Sent from my iPhone using Tapatalk


----------



## Tom044 (Mar 20, 2013)

Stop by the marina and ask the guy who drops the boats in and out he is from Mass.and a big patriots fan.Ask him if they are catching out front on there dock.If he tells you it's good then go there bring a chair and relax.I only fish second sandbar early in day and late afternoon.Try crab I use half and whole-that will keep cats away.You can wade in the water in bay side for specs-again early in morning only.I waded fished the lagoon by the kayak ramp you have to check the trail road.Red fish and flounder there fresh shrimp a must.The water is clear there so you can see the bottom and there is a spot to park.But if you are fishing the surf in mid day hours go for whiting use small hooks and small pieces of shrimp.Ony fish 1 st sandbar.Crabbing is good now back bay just a thought.
One more thing you could try is go pass Walmart then make the curve and go straight when you have to make right turn that's canal road.Drive a couple miles down the road and pull your car on the grass and try fishing there.Or you could go pass Walmart and where the curve is go straight thru the park and almost to the GSPP pull on the grass and fish the small bridge -red fish only -fresh shrimp only.
I fish no name road early and late only 2 rods one on 2nd bar crab and one in 1st with pieces of shrimp.I will catch drum,Redfish,shark,whiting,Pompano,cats,specs,mostly.I don't fish there till september but have caught all these fish there in summer before.Its a crap shoot with all the heat now.
With the beaches full of people now it is tuff surf fishing but the marina is empty to fish and I think it's your best bet.4 bucks all day is a bargain.
Take care and let me know how you did.

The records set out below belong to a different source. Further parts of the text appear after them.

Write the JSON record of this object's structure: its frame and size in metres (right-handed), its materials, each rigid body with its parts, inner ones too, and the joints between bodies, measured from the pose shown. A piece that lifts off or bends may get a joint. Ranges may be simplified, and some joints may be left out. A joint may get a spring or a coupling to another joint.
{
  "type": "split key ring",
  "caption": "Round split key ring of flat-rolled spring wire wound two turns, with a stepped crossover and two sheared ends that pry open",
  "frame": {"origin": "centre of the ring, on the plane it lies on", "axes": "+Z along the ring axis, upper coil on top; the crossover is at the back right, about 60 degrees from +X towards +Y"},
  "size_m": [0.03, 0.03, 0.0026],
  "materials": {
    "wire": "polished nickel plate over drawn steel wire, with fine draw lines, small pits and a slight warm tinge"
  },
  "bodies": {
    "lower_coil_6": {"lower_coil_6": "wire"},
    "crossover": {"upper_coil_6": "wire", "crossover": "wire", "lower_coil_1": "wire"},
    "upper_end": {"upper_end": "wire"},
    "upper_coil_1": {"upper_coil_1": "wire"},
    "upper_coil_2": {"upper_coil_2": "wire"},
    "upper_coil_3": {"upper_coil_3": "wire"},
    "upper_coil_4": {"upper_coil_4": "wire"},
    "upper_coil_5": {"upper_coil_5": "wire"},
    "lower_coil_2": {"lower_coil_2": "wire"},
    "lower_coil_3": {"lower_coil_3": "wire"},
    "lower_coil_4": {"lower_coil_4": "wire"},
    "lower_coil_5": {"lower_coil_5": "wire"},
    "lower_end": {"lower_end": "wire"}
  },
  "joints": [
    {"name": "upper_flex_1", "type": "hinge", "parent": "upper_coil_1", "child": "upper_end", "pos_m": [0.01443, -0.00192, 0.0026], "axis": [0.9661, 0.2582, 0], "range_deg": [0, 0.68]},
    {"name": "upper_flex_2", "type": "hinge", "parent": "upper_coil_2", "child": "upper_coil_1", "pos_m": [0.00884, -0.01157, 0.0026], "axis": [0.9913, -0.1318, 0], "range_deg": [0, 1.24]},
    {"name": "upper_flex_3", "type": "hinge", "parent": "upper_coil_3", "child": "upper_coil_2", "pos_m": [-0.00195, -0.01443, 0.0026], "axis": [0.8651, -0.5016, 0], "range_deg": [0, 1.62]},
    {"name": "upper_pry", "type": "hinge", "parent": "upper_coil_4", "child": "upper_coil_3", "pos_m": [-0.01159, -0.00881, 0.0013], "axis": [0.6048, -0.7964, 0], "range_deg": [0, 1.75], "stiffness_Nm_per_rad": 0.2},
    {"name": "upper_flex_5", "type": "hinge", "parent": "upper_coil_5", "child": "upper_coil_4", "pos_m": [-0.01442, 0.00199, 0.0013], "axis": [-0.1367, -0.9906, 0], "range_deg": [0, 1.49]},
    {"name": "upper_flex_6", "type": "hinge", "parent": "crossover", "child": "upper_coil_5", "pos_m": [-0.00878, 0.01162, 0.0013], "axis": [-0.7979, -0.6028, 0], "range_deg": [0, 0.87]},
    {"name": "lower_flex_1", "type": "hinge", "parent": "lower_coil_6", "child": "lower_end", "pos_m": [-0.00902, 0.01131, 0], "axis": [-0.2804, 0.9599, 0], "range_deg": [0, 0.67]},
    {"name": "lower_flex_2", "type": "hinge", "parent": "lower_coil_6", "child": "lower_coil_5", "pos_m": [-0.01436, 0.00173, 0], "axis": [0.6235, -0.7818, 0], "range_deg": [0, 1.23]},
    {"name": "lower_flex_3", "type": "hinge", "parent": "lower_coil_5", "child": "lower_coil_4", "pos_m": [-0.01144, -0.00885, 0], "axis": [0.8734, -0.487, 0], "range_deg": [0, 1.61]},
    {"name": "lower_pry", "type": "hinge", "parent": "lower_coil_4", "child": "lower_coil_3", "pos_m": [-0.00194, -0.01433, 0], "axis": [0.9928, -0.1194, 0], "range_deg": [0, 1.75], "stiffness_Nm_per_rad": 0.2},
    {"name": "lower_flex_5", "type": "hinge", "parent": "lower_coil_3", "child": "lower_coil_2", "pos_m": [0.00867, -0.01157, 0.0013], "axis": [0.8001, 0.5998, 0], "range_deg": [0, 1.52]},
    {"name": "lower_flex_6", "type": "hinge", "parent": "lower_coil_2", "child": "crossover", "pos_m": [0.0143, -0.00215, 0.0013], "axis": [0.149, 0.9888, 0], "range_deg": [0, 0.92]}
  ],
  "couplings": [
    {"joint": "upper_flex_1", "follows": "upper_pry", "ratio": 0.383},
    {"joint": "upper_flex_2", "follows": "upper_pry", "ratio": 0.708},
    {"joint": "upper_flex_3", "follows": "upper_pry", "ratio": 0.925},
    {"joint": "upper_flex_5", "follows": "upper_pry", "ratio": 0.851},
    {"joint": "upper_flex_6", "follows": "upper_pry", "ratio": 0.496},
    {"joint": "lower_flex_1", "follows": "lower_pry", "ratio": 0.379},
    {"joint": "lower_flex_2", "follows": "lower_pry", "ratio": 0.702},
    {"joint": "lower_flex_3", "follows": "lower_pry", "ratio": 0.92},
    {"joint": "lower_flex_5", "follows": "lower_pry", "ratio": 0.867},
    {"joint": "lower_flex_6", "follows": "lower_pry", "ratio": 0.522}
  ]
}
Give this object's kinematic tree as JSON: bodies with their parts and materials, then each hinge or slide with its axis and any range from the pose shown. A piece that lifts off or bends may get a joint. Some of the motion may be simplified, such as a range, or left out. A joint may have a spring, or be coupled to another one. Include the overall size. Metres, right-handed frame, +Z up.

Tom


----------



## Crs89 (May 20, 2015)

Just pulled into the marina takin the boy with me so I'll let you know how it goes


Sent from my iPhone using Tapatalk


----------



## Tydeorum (Aug 2, 2012)

Thanks for the advice. Will try also.


----------



## Crs89 (May 20, 2015)

Caught 2 whiting a blue crab and some croakers and lost one big fish no idea what it was just know it headed out to sea fast 


Sent from my iPhone using Tapatalk


----------



## Tydeorum (Aug 2, 2012)

Fishing live shrimp off the bottom?


----------



## Crs89 (May 20, 2015)

Frozen since they were out of fresh and I started using croaker as bait once I caught some had several get bit in half but nothin messed with them once they where dead 


Sent from my iPhone using Tapatalk


----------



## Crs89 (May 20, 2015)

I'll be goin back down afterwhile the boy just couldn't take any more excitement 


Sent from my iPhone using Tapatalk


----------



## Tydeorum (Aug 2, 2012)

I'll be there after lunch


----------



## Crs89 (May 20, 2015)

I'm there now lol just caught this thing










Sent from my iPhone using Tapatalk


----------



## Yo-Zuri (May 31, 2015)

Crs89 said:


> I'm there now lol just caught this thing
> 
> 
> 
> ...


Gafftopsail Catfish. Nothing wrong with that.


----------



## Crs89 (May 20, 2015)

Thanks I couldn't find it on the Alabama regulations app. Good eatin right?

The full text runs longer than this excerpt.